A novel approach to predict the rheological properties of rejuvenated binder subject to secondary aging

Abstract

The recycling of asphalt concrete pavement not only requires to restore the original properties of reclaimed asphalt pavement (RAP) materials, but also consider the properties due to secondary aging simultaneously. Therefore, in order to design recycled asphalt mixtures for construction of sustainable pavement with good performances, it is very important to understand and predicted the viscoelastic behaviors of rejuvenated binders. However, limited studies on the effect of rejuvenator dosage and secondary aging in the rheological behavior of rejuvenated binder are reported.
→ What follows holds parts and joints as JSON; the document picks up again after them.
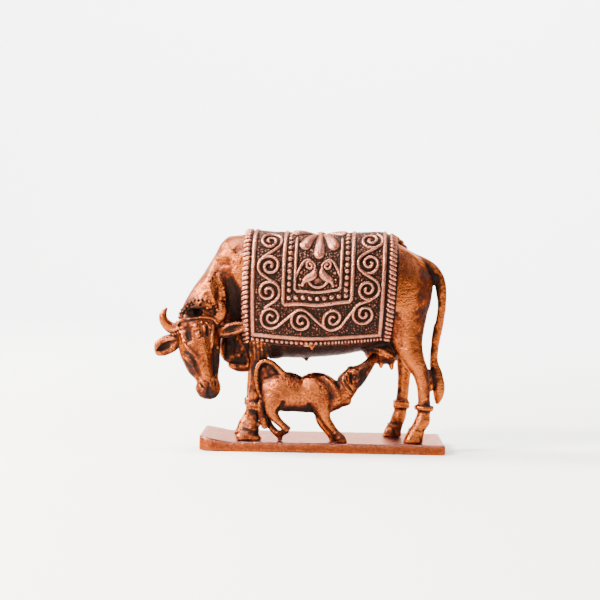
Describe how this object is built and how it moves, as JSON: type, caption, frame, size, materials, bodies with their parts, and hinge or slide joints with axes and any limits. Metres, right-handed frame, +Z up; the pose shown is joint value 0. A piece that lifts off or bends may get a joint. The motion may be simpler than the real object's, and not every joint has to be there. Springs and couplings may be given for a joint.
{
  "type": "cow and calf statue",
  "caption": "Small copper-finished cast statue of a standing cow under a carved blanket, turning to a suckling calf, on a flat base plate.",
  "frame": {"origin": "centre of the base plate's underside", "axes": "+X from the cow's head end to its tail end, +Y away from the side that the picture shows, +Z up"},
  "size_m": [0.101, 0.0367, 0.0763],
  "materials": {
    "copper_figures": "copper finish with dark patina in the recesses",
    "copper_plate": "copper finish, grainy on its edges"
  },
  "bodies": {
    "root": {"cow_and_calf": "copper_figures", "base_plate": "copper_plate"}
  },
  "joints": []
}
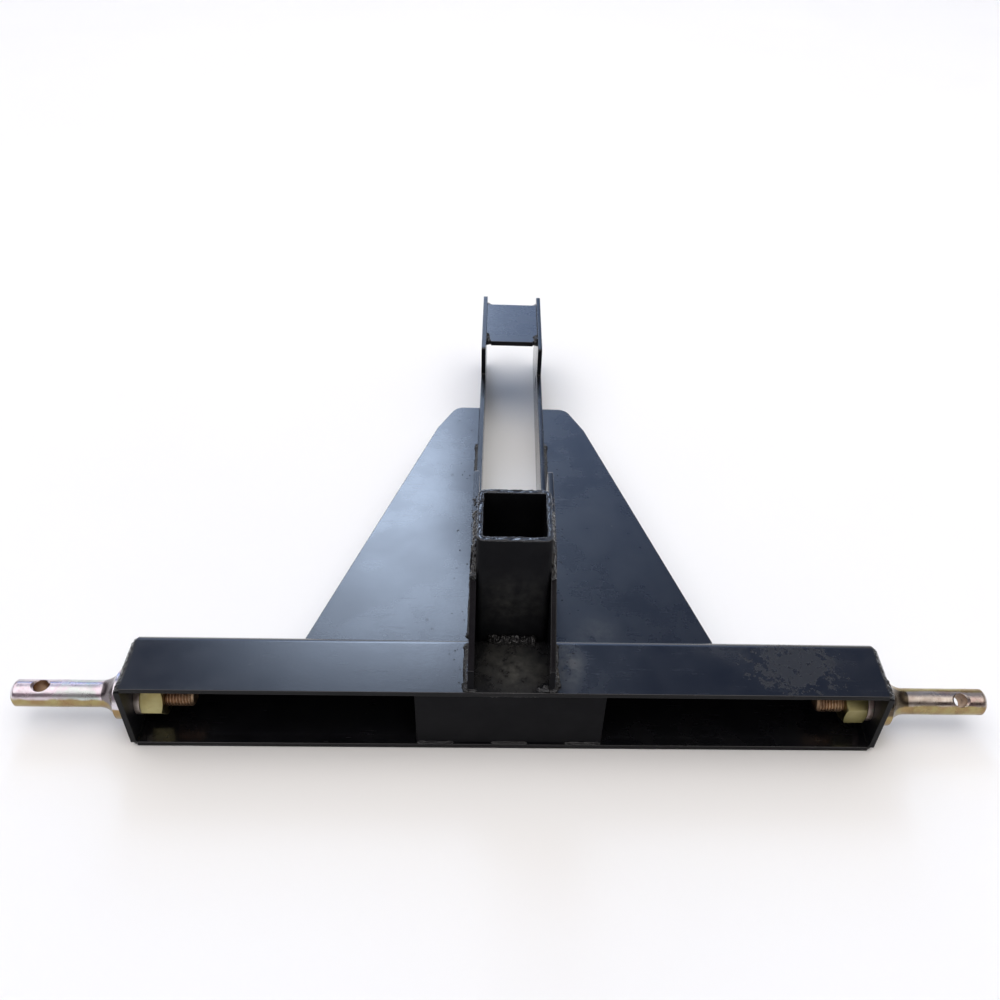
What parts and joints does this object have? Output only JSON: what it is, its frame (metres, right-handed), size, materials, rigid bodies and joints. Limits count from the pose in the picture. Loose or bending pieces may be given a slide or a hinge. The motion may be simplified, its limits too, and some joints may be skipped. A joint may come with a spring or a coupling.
{
  "type": "three_point_receiver_hitch",
  "caption": "Black welded three-point crossbar with A-frame mast, lower link pins and a square receiver tube, lying on its front face.",
  "frame": {"origin": "Middle of the part's outline in X and Y, on the ground plane under it (Z = 0).", "axes": "X runs along the crossbar, +Y runs up the mast away from the crossbar, +Z runs out of the receiver's mouth. The part lies as in the picture."},
  "size_m": [0.825, 0.582, 0.19],
  "materials": {
    "black_enamel": "gloss",
    "weld_enamel": "gloss",
    "zinc_steel": "satin",
    "zinc_nut": "satin"
  },
  "bodies": {
    "root": {"crossbar_channel": "black_enamel", "end_plate_left": "black_enamel", "end_plate_right": "black_enamel", "closing_plate": "black_enamel", "mast_plate_left": "black_enamel", "mast_plate_right": "black_enamel", "receiver_tube": "black_enamel", "head_plate": "black_enamel", "wing_plate_left": "black_enamel", "wing_plate_right": "black_enamel", "hitch_pin_left": "zinc_steel", "hitch_pin_right": "zinc_steel", "lock_washer_left": "zinc_steel", "lock_washer_right": "zinc_steel", "hex_nut_left": "zinc_nut", "hex_nut_right": "zinc_nut", "end_welds_left": "weld_enamel", "end_welds_right": "weld_enamel", "closing_plate_welds": "weld_enamel", "mast_foot_welds_left": "weld_enamel", "mast_foot_welds_right": "weld_enamel", "receiver_base_weld": "weld_enamel", "receiver_side_welds_left": "weld_enamel", "receiver_side_welds_right": "weld_enamel", "wing_welds_left": "weld_enamel", "wing_welds_right": "weld_enamel", "head_plate_welds": "weld_enamel"}
  },
  "joints": []
}
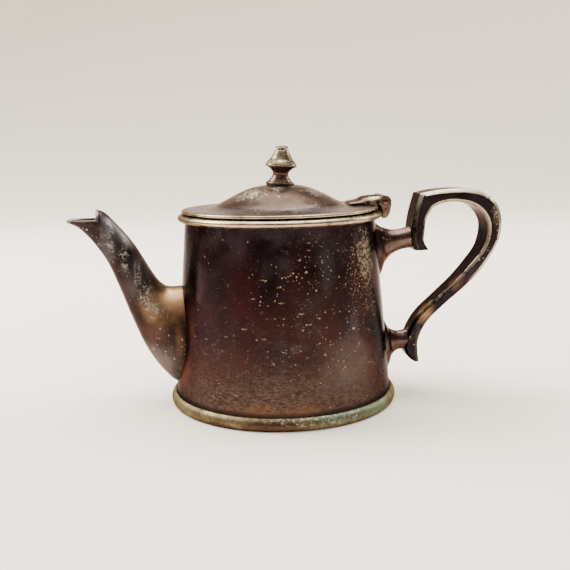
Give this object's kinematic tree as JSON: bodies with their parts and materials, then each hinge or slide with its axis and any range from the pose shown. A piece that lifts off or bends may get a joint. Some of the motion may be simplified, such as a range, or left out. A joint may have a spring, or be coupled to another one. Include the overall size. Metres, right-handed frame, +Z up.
{
  "type": "teapot",
  "caption": "Silver-plated metal teapot: round tapered body, curved spout, hinged domed lid with a turned finial, and a flat-sided loop handle on flared sockets",
  "frame": {"origin": "On the table, midway between the spout lip and the back of the handle and midway across the foot", "axes": "+X runs toward the handle, with the spout along -X; +Y runs across the pot; +Z is up from the table"},
  "size_m": [0.2082, 0.1104, 0.1225],
  "materials": {
    "tarnished_plate": "worn silver plate with a dark brown tarnish over nickel silver",
    "bare_nickel": "bare nickel silver where the plate has worn through, pitted",
    "inner_plate": "satin plate, dull",
    "hinge_metal": "darkened plate, worn at the edges"
  },
  "bodies": {
    "pot": {"body_shell": "tarnished_plate", "base_plate": "inner_plate", "foot_ring": "bare_nickel", "rim_bead": "bare_nickel", "spout": "tarnished_plate", "handle_grip": "tarnished_plate", "upper_handle_socket": "tarnished_plate", "lower_handle_socket": "tarnished_plate", "hinge_bracket": "hinge_metal", "hinge_pin": "bare_nickel"},
    "lid": {"lid_shell": "tarnished_plate", "lid_edge_wire": "bare_nickel", "lid_collar": "inner_plate", "lid_hinge_leaf": "hinge_metal", "finial_base": "tarnished_plate", "finial_cap": "bare_nickel", "finial_screw": "bare_nickel", "finial_washer": "bare_nickel", "finial_nut": "bare_nickel"}
  },
  "joints": [
    {"name": "lid_hinge", "type": "hinge", "parent": "pot", "child": "lid", "pos_m": [0.04548, 0, 0.0951], "axis": [0, 1, 0], "range_deg": [0, 105]}
  ]
}
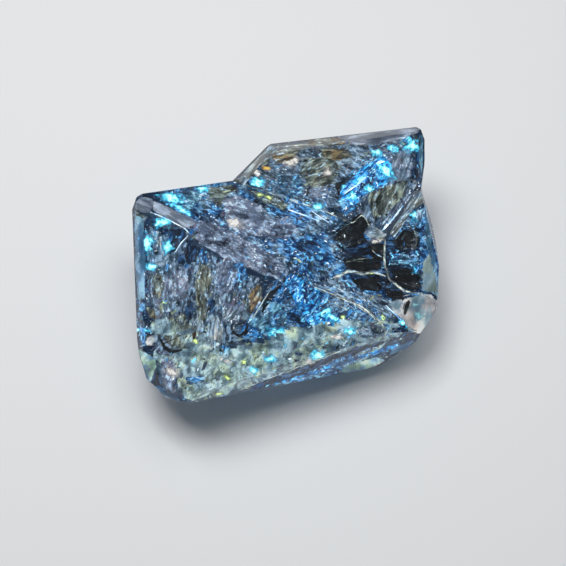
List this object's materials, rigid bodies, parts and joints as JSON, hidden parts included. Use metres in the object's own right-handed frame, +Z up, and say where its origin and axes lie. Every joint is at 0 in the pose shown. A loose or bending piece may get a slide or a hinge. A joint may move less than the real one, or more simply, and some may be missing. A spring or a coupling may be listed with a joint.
{
  "type": "petroleum quartz crystal",
  "caption": "Flattened, doubly ended clear quartz crystal with a second crystal grown on its corner, holding oil, gas and bitumen; lies on its flat back face",
  "frame": {"origin": "under the middle of the outline, at the level of the flat back face that the crystal lies on", "axes": "+X runs along the length of the crystal, towards the end with the second crystal; +Y runs away from the near rim; +Z points up from the flat back face"},
  "size_m": [0.012, 0.0116, 0.0057],
  "materials": {
    "quartz": "clear, faintly blue-grey quartz with bright natural faces and a vitreous shine",
    "oil_inclusions": "wet, glossy petroleum in sealed cavities, glowing blue to cyan and yellow-green",
    "healed_fractures": "silvery blue-grey films on healed fractures inside the crystal",
    "bitumen": "dark brown to black solid bitumen, amber at thin edges"
  },
  "bodies": {
    "root": {"quartz_crystal": "quartz"}
  },
  "joints": []
}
In this study, a novel approach was used to construct the dosage-aging master curves to describe and predict the viscoelastic behaviors of rejuvenated binders considering the effect of rejuvenator dosage, aging time and aging temperature. Experimental data of complex modulus and phase angle were used to validate the proposed approach. Rejuvenated binders with rejuvenators at four dosages were aged at various aging temperature and times. Complex shear modulus and phase angle isotherms of each rejuvenated binders for a range of frequencies were constructed simply starting from time-temperature superposed master curves. Two rotations and horizontal shifts procedure were applied to the master curves. Finally, the dosage-aging complex modulus and phase angle master curves were proposed. It was found the twice rotation of master curves of rejuvenated binder process was used to change the shapes of the master curves due to rejuvenator dosage and aging based on the dosage-aging rotation factor. The twice horizontally shifted process was used to shift the master curves after twice rotation to the master curves at the reference dosage, aging time and temperature based on the dosage-aging horizontal shift factor. The twice rotation and horizontal shift processes are suitable for rejuvenated binder for using other dosage under other aging conditions, the predicted dosage-aging master curves can be obtained and is good accordance with the measured master curve. Therefore, the complex shear modulus and phase angle values of rejuvenated binders over a range of dosages at any aging time and temperature can be predicted without actual testing.